Children from families with academic background are more stressful during university, says study

Reports published in Frontiers of Psychiatry, a Swiss-German research team has found this out by analysing the hair of female first-year students
Representational image
Representational image

Children who belong to families having academic backgrounds tend to exhibit more stress during their university phase, according to a recent study.

Reports published in Frontiers of Psychiatry, a Swiss-German research team has found this out by analysing the hair of female first-year students.

Study authors, Professor Alex Bertrams from the University of Bern and Dr. Nina Minkley from Ruhr-Universitat Bochum (RUB), have concluded that students may be stressed by the fear of jeopardising the social status of their families if they fail their degrees.

In stressful situations, the body releases an increased amount of the hormone cortisol, which also reaches growing hair and is stored there if the levels remain high over a lengthy period of time. By analysing the hair, researchers can identify the phases when a person had more stress.

In order to find out whether the stress levels of young people from different family backgrounds differ when they're starting university, the research team recruited a total of 71 test persons.

"The only inclusion criteria were that they started their first semester and that they had sufficiently long hair," explains Nina Minkley from the Behavioural Biology and Didactics of Biology research group at RUB.

"In the end, this meant that we recruited almost only women, and we decided not to include the few eligible men to avoid falsifying the results," Minkley added.

The participants supplied the research team with three thin strands of hair each, which were cut off near the scalp.

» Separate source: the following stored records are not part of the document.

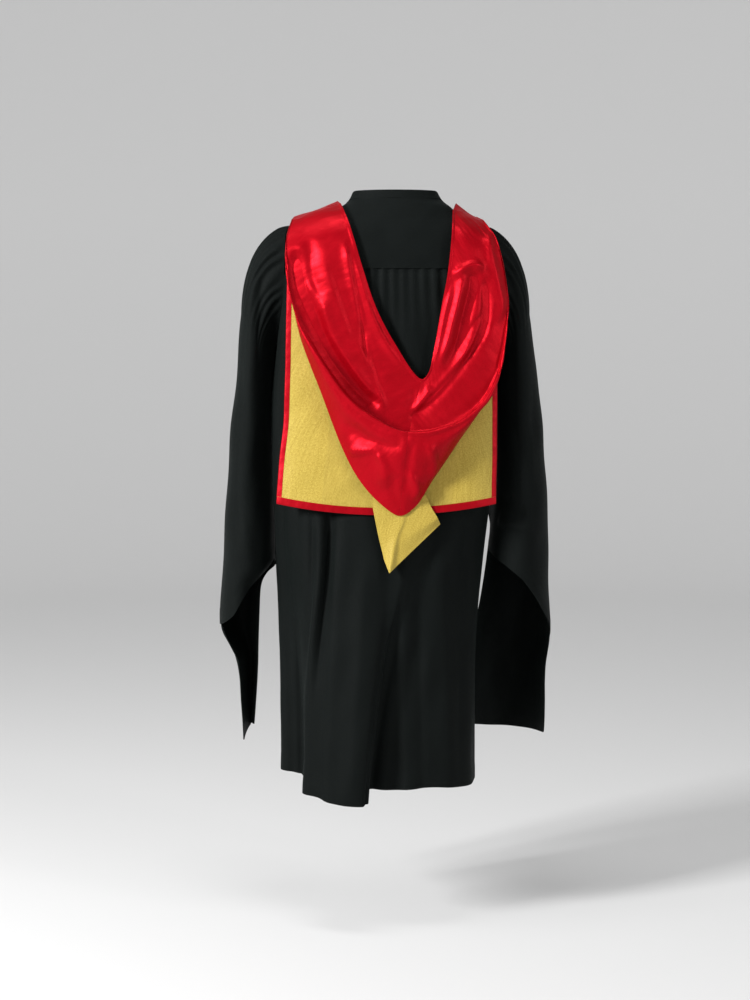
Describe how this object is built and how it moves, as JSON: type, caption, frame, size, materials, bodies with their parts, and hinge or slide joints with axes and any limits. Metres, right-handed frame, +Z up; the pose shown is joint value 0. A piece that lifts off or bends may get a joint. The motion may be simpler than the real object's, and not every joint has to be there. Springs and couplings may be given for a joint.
{
  "type": "graduation gown with hood",
  "caption": "Worn open-front graduation gown with long pointed sleeves and a square-caped hood on its back, hollow inside.",
  "frame": {"origin": "between the shoulders where the wearer carries the gown, at the height where neck and shoulders meet", "axes": "+Z up; the front of the gown faces -Y; +X is the wearer's left"},
  "size_m": [0.6985, 0.3573, 1.2463],
  "materials": {
    "gown_cloth": "matt black, soft wool and polyester cloth with a faint sheen",
    "hood_satin": "glossy red satin",
    "hood_gold": "gold ribbed cloth with a soft lustre"
  },
  "bodies": {
    "root": {"gown_yoke": "gown_cloth", "gown_collar": "gown_cloth", "gown_back": "gown_cloth", "gown_front_left": "gown_cloth", "gown_front_right": "gown_cloth", "sleeve_left": "gown_cloth", "sleeve_right": "gown_cloth", "hood_cape": "hood_gold", "hood_binding_left": "hood_satin", "hood_binding_right": "hood_satin", "hood_binding_bottom": "hood_satin", "hood_lining_left": "hood_satin", "hood_lining_right": "hood_satin", "hood_liripipe": "hood_gold", "hood_band_left": "hood_satin", "hood_band_right": "hood_satin"}
  },
  "joints": []
}
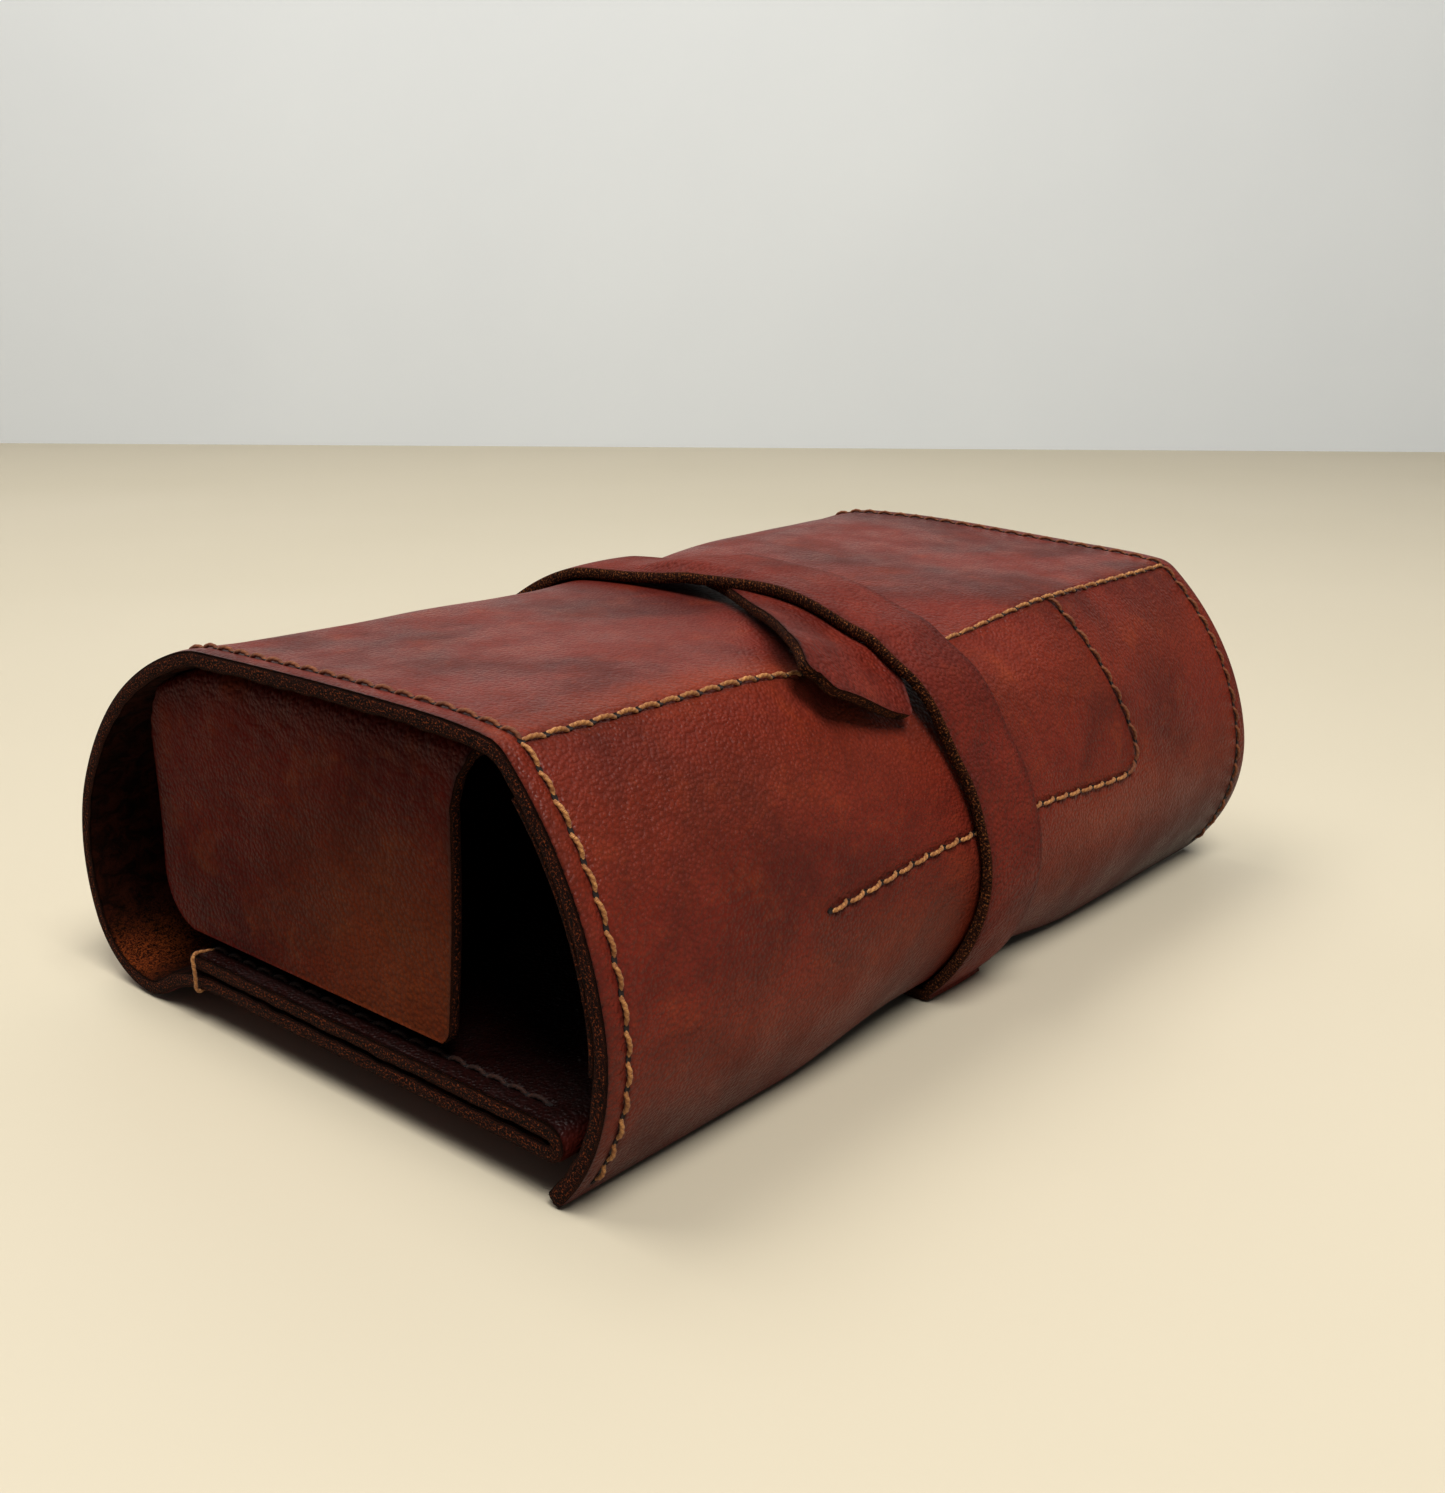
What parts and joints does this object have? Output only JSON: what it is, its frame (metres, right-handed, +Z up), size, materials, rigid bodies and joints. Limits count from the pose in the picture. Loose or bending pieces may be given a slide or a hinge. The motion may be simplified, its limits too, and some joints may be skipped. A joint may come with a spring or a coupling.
{
  "type": "brush roll case",
  "caption": "Rolled leather case for art brushes, stitched by hand, with hinged end flaps and a wrapped closing strap whose tucked tail lifts.",
  "frame": {"origin": "on the table under the middle of the closed case", "axes": "+X along the roll from its near end to its far end, -Y towards the bulging front wall with the slip pocket, +Z up"},
  "size_m": [0.2234, 0.1717, 0.0834],
  "materials": {
    "case_leather": "waxed pull-up leather, chestnut brown",
    "flap_leather": "waxed leather, warm brown",
    "strap_leather": "pebbled leather, dark red-brown",
    "lining_leather": "thin soft leather, dark brown",
    "waxed_thread": "waxed twisted thread, tan"
  },
  "bodies": {
    "case": {"outer_panel": "case_leather", "front_pocket": "lining_leather", "near_flap_band": "case_leather", "far_flap_band": "case_leather", "strap": "strap_leather", "strap_tail_root": "strap_leather", "thread_near_front": "waxed_thread", "thread_near_top": "waxed_thread", "thread_near_pocket": "waxed_thread", "thread_far_front": "waxed_thread", "thread_far_top": "waxed_thread", "thread_far_pocket": "waxed_thread", "thread_long_seam": "waxed_thread", "thread_slip_side": "waxed_thread", "thread_slip_bottom": "waxed_thread", "thread_near_loop": "waxed_thread", "thread_far_loop": "waxed_thread"},
    "near_flap": {"near_flap": "flap_leather"},
    "far_flap": {"far_flap": "flap_leather"},
    "strap_tail": {"strap_tail": "strap_leather"}
  },
  "joints": [
    {"name": "near_flap_hinge", "type": "hinge", "parent": "case", "child": "near_flap", "pos_m": [-0.1069, 0, 0.0675], "axis": [0, 1, 0], "range_deg": [-60, 80]},
    {"name": "far_flap_hinge", "type": "hinge", "parent": "case", "child": "far_flap", "pos_m": [0.1069, 0, 0.0675], "axis": [0, -1, 0], "range_deg": [-60, 80]},
    {"name": "strap_tail_lift", "type": "hinge", "parent": "case", "child": "strap_tail", "pos_m": [-0.0166, -0.0336, 0.079], "axis": [0.0798, 0.9769, 0.1982], "range_deg": [0, 60]}
  ]
}
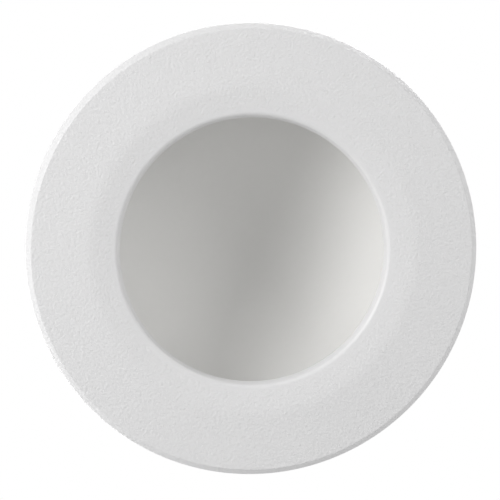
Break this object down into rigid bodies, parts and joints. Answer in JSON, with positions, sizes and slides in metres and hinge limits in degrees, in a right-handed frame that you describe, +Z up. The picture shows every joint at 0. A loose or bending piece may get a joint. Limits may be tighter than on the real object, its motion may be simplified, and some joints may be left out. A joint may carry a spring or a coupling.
{
  "type": "recessed downlight",
  "caption": "Round recessed ceiling downlight: white trim ring with a deep matt dome lit from a hidden ring, finned housing, driver box and sprung clips.",
  "frame": {"origin": "centre of the ceiling hole, on the ceiling's lower face, which is the gasket's upper face", "axes": "+Z up into the ceiling along the light's centre line, so the light shines down; the two clips lie along X, the lead to the light ring at +Y and the mains inlet at -Y"},
  "size_m": [0.18, 0.18, 0.085],
  "materials": {
    "white_paint": "fine textured matt powder coat",
    "dome_white": "smooth dead matt paint",
    "gasket_foam": "closed-cell foam",
    "thermal_sheet": "soft filled silicone",
    "white_board": "white solder mask on aluminium",
    "phosphor": "yellow phosphor in silicone",
    "diffuser": "opal acrylic",
    "die_cast": "satin powder coat on cast aluminium",
    "white_plastic": "moulded nylon",
    "lead_jacket": "matt white lead jacket",
    "black_rubber": "matt rubber",
    "case_plastic": "finely grained polycarbonate",
    "green_board": "green solder mask on glass fibre",
    "ferrite": "sintered ferrite with amber tape",
    "can_sleeve": "shrunk sleeve, aluminium top",
    "chip_black": "moulded epoxy",
    "terminal_grey": "moulded polyamide",
    "zinc_steel": "bright zinc plate",
    "wire_brown": "insulated wire",
    "wire_blue": "insulated wire",
    "wire_green": "insulated wire, green and yellow",
    "button_orange": "moulded polyamide",
    "foot_rubber": "soft grey sleeve",
    "spring_steel": "galvanised spring steel"
  },
  "bodies": {
    "light": {"trim_ring": "white_paint", "ceiling_gasket": "gasket_foam", "thermal_pad": "thermal_sheet", "led_board": "white_board", "led_chips": "phosphor", "board_screws": "zinc_steel", "diffuser_ring": "diffuser", "dome_seal": "gasket_foam", "reflector_dome": "dome_white", "rear_housing": "die_cast", "housing_screws": "zinc_steel", "board_plug": "white_plastic", "led_lead": "lead_jacket", "rim_grommet": "black_rubber", "case_grommet": "black_rubber", "driver_case": "case_plastic", "case_screws": "zinc_steel", "driver_board": "green_board", "driver_board_screws": "zinc_steel", "transformer": "ferrite", "input_capacitor": "can_sleeve", "output_capacitor": "can_sleeve", "emc_choke": "ferrite", "power_chips": "chip_black", "output_plug": "white_plastic", "driver_cover": "case_plastic", "cover_screws": "zinc_steel", "terminal_block": "terminal_grey", "lid_pin": "zinc_steel", "inlet_grommet": "black_rubber", "cable_clamp": "case_plastic", "clamp_screws": "zinc_steel", "live_wire": "wire_brown", "neutral_wire": "wire_blue", "earth_wire": "wire_green", "clip_1_bracket": "spring_steel", "clip_1_pin": "zinc_steel", "clip_1_screws": "zinc_steel", "clip_1_spring": "spring_steel", "clip_2_bracket": "spring_steel", "clip_2_pin": "zinc_steel", "clip_2_screws": "zinc_steel", "clip_2_spring": "spring_steel"},
    "clip_1": {"clip_1_arm": "spring_steel", "clip_1_foot": "foot_rubber"},
    "clip_2": {"clip_2_arm": "spring_steel", "clip_2_foot": "foot_rubber"},
    "mains_lid": {"terminal_lid": "case_plastic"},
    "button_1": {"release_button_1": "button_orange"},
    "button_2": {"release_button_2": "button_orange"},
    "button_3": {"release_button_3": "button_orange"}
  },
  "joints": [
    {"name": "clip_1_fold", "type": "hinge", "parent": "light", "child": "clip_1", "pos_m": [0.0735, 0, 0.017], "axis": [0, -1, 0], "range_deg": [0, 130], "stiffness_Nm_per_rad": 0.12, "springref_deg": -57.3, "deforming": ["clip_1_spring"]},
    {"name": "clip_2_fold", "type": "hinge", "parent": "light", "child": "clip_2", "pos_m": [-0.0735, 0, 0.017], "axis": [0, 1, 0], "range_deg": [0, 130], "stiffness_Nm_per_rad": 0.12, "springref_deg": -57.3, "deforming": ["clip_2_spring"]},
    {"name": "terminal_lid_hinge", "type": "hinge", "parent": "light", "child": "mains_lid", "pos_m": [0, -0.053, 0.072], "axis": [1, 0, 0], "range_deg": [0, 110]},
    {"name": "release_1_press", "type": "slide", "parent": "light", "child": "button_1", "axis": [0, 0, -1], "range_m": [0, 0.0012], "stiffness_N_per_m": 800, "springref_m": -0.0005},
    {"name": "release_2_press", "type": "slide", "parent": "light", "child": "button_2", "axis": [0, 0, -1], "range_m": [0, 0.0012], "stiffness_N_per_m": 800, "springref_m": -0.0005},
    {"name": "release_3_press", "type": "slide", "parent": "light", "child": "button_3", "axis": [0, 0, -1], "range_m": [0, 0.0012], "stiffness_N_per_m": 800, "springref_m": -0.0005}
  ]
}
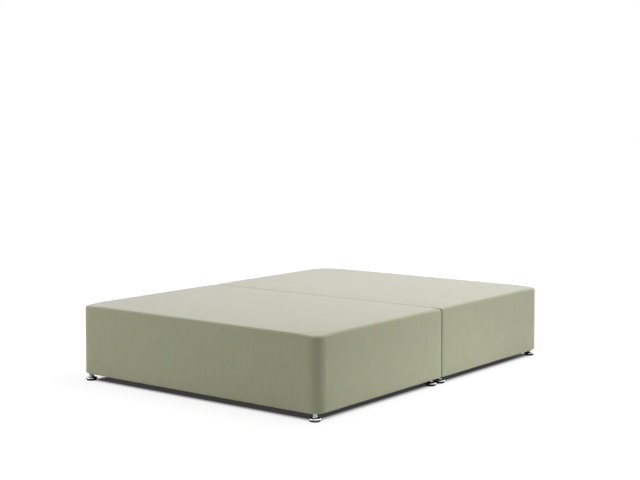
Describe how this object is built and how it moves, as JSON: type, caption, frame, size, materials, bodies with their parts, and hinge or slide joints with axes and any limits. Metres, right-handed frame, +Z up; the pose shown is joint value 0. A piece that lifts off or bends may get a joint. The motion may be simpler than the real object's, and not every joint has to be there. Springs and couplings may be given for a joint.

Since hair grows about one centimetre per month, the researchers examined the latest one and a half centimetres that had grown in the six weeks since the beginning of the semester.

In addition, the participants filled out questionnaires in which they provided information about their parents' educational background. They were also asked about the stress they subjectively perceived.

It emerged that first-year students from academic households where at least one parent had a university degree exhibit higher stress levels than those from non-academic households, even though they didn't differ in other respects. The subjectively perceived stress levels, for example, were the same.

The research team interprets this result as an indication of female students from academic households being under greater pressure because failing their study would result in a loss of status for them and their families.

This is in line with findings in sociological studies, which have shown that children of academics tend to go to university even if their academic performance isn't expected to be successful, based on their school grades.

"Children of non-academics, on the other hand, can only win and are therefore probably less stressed," concluded Minkley.